Written instruction → Search the material for the word "follow" and report each line where it turns up.

++++++++

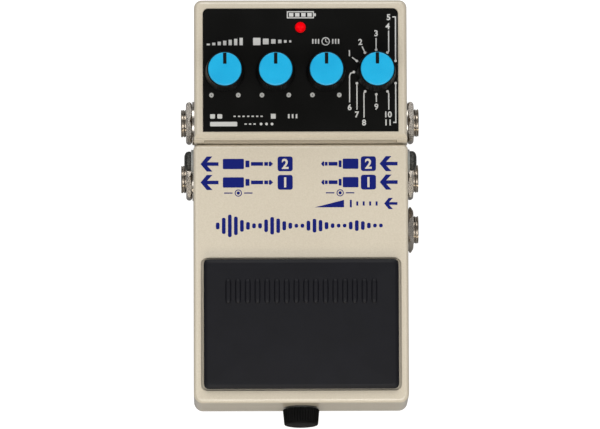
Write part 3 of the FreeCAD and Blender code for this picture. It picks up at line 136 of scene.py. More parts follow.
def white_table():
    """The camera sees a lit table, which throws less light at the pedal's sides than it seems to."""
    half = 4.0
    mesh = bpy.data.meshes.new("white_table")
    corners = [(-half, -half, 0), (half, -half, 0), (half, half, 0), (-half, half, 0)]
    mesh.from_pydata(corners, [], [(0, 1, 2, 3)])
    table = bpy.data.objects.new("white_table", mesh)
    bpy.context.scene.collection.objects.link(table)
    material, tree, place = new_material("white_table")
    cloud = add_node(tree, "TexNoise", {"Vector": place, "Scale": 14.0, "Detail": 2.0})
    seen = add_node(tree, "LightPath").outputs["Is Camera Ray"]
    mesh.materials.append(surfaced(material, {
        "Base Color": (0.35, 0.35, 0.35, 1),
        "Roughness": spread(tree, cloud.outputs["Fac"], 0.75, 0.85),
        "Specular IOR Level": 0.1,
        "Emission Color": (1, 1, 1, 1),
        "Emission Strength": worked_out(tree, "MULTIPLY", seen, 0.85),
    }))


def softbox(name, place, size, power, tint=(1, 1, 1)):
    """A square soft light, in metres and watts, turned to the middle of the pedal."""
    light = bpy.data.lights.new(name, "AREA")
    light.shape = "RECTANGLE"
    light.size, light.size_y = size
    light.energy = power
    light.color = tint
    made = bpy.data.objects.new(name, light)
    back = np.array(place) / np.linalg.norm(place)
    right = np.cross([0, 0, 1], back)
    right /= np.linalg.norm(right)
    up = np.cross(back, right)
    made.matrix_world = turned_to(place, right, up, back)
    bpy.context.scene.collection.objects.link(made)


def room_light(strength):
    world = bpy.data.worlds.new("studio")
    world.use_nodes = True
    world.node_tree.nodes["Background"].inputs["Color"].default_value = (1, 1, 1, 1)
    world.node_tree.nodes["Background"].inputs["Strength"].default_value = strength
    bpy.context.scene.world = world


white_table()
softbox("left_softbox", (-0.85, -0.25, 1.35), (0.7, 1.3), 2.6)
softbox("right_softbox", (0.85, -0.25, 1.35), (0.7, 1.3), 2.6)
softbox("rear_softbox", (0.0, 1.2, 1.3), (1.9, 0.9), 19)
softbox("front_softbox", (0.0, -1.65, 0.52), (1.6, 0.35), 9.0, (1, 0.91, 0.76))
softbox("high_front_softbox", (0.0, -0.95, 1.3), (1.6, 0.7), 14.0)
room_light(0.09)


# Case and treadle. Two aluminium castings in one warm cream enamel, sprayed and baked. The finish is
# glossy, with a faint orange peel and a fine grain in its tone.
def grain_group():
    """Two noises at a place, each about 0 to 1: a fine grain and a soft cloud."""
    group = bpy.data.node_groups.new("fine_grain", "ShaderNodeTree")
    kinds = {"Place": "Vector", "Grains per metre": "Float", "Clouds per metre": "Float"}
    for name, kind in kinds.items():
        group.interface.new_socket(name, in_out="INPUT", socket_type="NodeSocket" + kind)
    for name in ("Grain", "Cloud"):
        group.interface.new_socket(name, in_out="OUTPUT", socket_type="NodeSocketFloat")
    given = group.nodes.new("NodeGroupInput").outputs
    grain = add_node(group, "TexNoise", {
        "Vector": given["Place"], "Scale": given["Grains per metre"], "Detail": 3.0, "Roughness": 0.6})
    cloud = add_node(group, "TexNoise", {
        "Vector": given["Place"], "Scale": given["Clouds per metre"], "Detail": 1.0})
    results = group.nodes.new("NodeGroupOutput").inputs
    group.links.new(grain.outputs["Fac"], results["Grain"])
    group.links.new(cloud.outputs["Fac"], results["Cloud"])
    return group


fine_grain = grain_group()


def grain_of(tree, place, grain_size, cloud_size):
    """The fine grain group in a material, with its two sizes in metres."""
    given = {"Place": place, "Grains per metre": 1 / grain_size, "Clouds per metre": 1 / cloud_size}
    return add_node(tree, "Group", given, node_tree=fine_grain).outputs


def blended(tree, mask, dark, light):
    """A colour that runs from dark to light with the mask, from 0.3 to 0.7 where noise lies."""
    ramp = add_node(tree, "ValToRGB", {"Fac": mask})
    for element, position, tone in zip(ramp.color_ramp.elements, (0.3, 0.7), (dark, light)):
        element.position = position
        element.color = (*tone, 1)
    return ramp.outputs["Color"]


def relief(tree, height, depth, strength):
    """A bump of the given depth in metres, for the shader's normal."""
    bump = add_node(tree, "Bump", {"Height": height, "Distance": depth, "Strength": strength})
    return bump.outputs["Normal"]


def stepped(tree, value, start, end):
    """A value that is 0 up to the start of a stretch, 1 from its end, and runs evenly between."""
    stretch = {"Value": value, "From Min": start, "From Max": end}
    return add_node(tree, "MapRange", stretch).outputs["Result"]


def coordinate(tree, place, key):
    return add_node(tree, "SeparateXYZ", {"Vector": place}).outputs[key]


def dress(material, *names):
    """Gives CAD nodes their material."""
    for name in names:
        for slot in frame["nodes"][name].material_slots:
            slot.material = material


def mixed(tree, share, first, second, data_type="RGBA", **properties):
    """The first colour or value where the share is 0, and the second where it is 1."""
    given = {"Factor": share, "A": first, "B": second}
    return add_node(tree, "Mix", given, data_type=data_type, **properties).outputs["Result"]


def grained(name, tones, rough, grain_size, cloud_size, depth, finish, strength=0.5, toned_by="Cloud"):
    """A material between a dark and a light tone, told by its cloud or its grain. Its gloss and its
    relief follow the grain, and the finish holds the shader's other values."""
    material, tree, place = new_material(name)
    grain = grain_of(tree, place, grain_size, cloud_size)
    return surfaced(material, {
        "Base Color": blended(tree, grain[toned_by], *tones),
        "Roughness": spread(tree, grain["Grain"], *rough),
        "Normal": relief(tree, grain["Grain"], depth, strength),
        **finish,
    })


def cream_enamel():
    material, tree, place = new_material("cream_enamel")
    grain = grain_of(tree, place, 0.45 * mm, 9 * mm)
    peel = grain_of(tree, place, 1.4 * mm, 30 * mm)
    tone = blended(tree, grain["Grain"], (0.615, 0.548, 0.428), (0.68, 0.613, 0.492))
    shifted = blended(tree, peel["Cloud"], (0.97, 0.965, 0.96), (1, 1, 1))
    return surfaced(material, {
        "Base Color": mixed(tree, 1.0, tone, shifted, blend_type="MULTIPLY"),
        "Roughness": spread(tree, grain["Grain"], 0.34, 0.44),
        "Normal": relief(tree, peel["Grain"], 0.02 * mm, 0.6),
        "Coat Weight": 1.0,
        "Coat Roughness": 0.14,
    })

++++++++

Result for this exercise →
Write part 3 of the FreeCAD and Blender code for this picture. It picks up at line 136 of scene.py. More parts follow.
    relief follow the grain, and the finish holds the shader's other values."""